The Pont Aven series, which depicts the local village and its residents, mark both a thematic and stylistic shift.  Warren Adelson writes, "In this Breton town, held in special esteem for its rural values and old ways, he painted old-fashioned peasants--the quaint costumes giving a folkloric character to his figure paintings.  The roof views of the old city had a similarly romantic nostalgia that was the opposite of modern life in the city.  These canvases are telling for two reasons.  They are a clear indication of his growing nostalgia for earlier times. And stylistically, they have an abstract quality and a sense of pattern that were new to him. In the first decade of the twentieth century, Hassam's style would frequently shift from his familiar Realist-Impressionist strategy to the Pointillist-Divisionist techniques of the neo-Impressionists and to the other new waves of influence in France, particularly Nabi painting, with its love of pattern and design" (Childe Hassam: Impressionist, 1999, p. 47). 
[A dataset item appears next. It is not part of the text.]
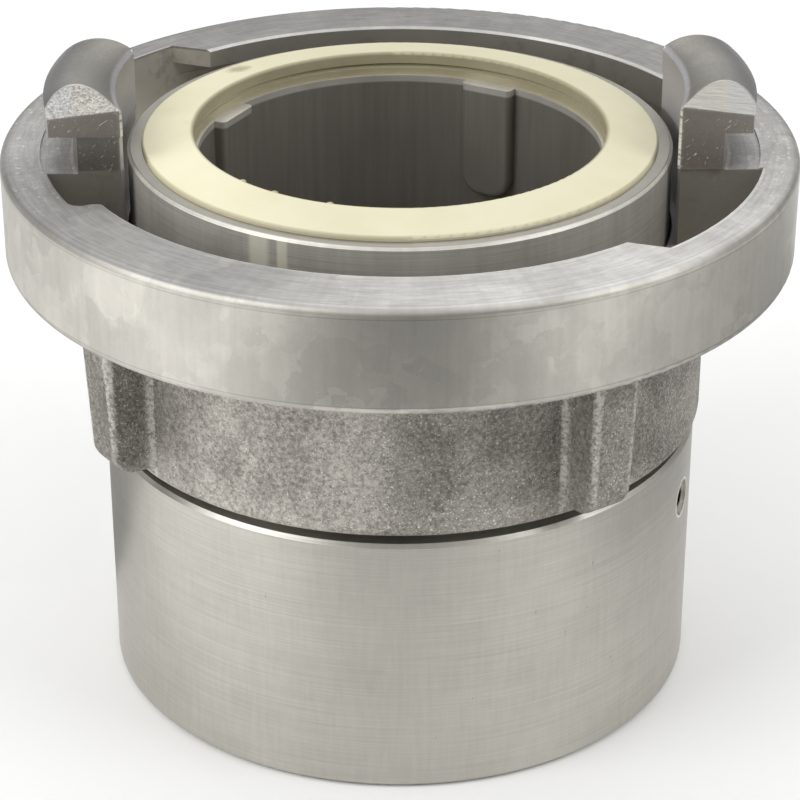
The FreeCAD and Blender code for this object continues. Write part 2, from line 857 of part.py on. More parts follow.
def roundNotch(body, base):
    # The two upright edges of each stop notch's far end are rounded.
    corner = size("notchEnd").value
    notchRadius = (flangeRadius + size("notchReach")).value
    tolerance = size("cutOverrun").value / 10

    def atNotchEnd(edge):
        ends = [vertex.Point for vertex in edge.Vertexes]
        if abs(ends[0].z - ends[-1].z) < size("tongueDrop").value:
            return False
        for point in ends:
            azimuth = math.degrees(math.atan2(point.y, point.x)) % (360 / lugCount)
            radius = math.hypot(point.x, point.y)
            off = min(abs(radius - notchRadius), abs(radius - flangeRadius.value))
            if abs(azimuth - corner) > tolerance or off > tolerance:
                return False
        return True

    fillet(body, "NotchCorners", base, size("notchRound"), atNotchEnd)


def main():
    socket = makeThreadedSocket()
    carrier = makeSealCarrier()
    seal = makeFaceSeal()
    slideInner = journalRadius + size("threadClearance")
    slideOuter = slideInner + size("slideRingWidth")
    upper = makeWasher(
        "upper_slide_ring", slideInner, slideOuter, shoulder - size("slideRingThickness"),
        size("slideRingThickness"),
    )
    lower = makeWasher("lower_slide_ring", slideInner, slideOuter, neckTop, size("slideRingThickness"))
    gasket = makeWasher(
        "thread_gasket", webBoreRadius + size("gasketInset"),
        undercutRadius - size("threadClearance"), size("threadDepth") - size("gasketThickness"),
        size("gasketThickness"),
    )
    parts = [socket, carrier, seal, upper, lower, gasket, makeORing(), makeGrubScrew(), makeLugRing()]
    doc.recompute()
    for item in doc.Objects:
        for state in item.State:
            if state in ("Invalid", "Error"):
                raise RuntimeError(f"{item.Name} is {state}")
    os.makedirs("parts", exist_ok=True)
    for part in parts:
        shape = part.Shape
        if shape.isNull() or not shape.isValid():
            raise RuntimeError(f"{part.Label} has no valid shape")
        shape.exportStep(os.path.join("parts", part.Label + ".step"))
        box = shape.BoundBox
        print(part.Label, len(shape.Solids), round(shape.Volume, 1), round(box.ZMin, 2), round(box.ZMax, 2))


main()
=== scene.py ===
import math

import bpy
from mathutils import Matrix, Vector


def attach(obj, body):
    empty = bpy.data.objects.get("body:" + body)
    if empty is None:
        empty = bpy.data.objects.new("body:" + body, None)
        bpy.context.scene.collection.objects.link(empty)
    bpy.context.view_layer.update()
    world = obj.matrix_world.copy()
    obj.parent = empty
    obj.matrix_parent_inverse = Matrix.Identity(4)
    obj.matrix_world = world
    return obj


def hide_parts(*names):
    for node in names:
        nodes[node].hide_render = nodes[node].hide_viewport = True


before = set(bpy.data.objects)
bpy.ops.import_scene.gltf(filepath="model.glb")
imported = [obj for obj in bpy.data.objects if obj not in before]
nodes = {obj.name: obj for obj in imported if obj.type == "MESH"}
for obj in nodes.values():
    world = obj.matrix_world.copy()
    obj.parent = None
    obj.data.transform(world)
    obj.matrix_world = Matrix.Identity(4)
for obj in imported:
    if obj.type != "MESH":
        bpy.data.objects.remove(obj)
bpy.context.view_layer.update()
print("frame loaded:", ", ".join(sorted(nodes)))

mm = 0.001
inch = 25.4 * mm
mergeReach = 0.002 * mm
sharpAngle = math.radians(35)


# nodes written as Python expressions

class Wire:
    # One socket of a node tree. Its operators add Math nodes.
    def __init__(self, graph, socket):
        self.graph = graph
        self.socket = socket

    def __add__(self, other):
        return self.graph.math("ADD", self, other)

    __radd__ = __add__

    def __sub__(self, other):
        return self.graph.math("SUBTRACT", self, other)

    def __rsub__(self, other):
        return self.graph.math("SUBTRACT", other, self)

    def __mul__(self, other):
        return self.graph.math("MULTIPLY", self, other)

    __rmul__ = __mul__

    def __truediv__(self, other):
        return self.graph.math("DIVIDE", self, other)

    def __pow__(self, other):
        return self.graph.math("POWER", self, other)

    def __mod__(self, other):
        return self.graph.math("FLOORED_MODULO", self, other)

    def __abs__(self):
        return self.graph.math("ABSOLUTE", self)


# a Mix node's sockets share their names, so they go by number: A, B and the result
mixSockets = {"RGBA": (6, 7, 2), "VECTOR": (4, 5, 1)}
scratchLook = {"factors": (0.07, 3.6, 3.6), "detail": 1.0, "edge": (0.0, 0.04)}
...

Rooftops, Pont-Aven portrays the town from an elevated vantage point, a perspective favored by French Impressionists but only occasionally employed by Hassam. The view afforded from above includes a series of slate roofs accented with red chimneys, which wind into the distant hills in dynamic, angular configurations.  The neo-Impressionist influence is manifested in the staccato brushstrokes, which energize the tapestry-like surface. Ulrich Hiesinger writes that Hassam's yearlong trip abroad also "reinforced his interest in panoramic landscape and came to renew his appreciation of historical architecture.  The portrayal of old buildings for their own sake was something Hassam had not undertaken since his student days, yet, following his year abroad, his antiquarian interest in American historical landmarks increased, possibly reawakened by his experience of the venerable monuments of Europe's past" (Childe Hassam, 1994, p. 115).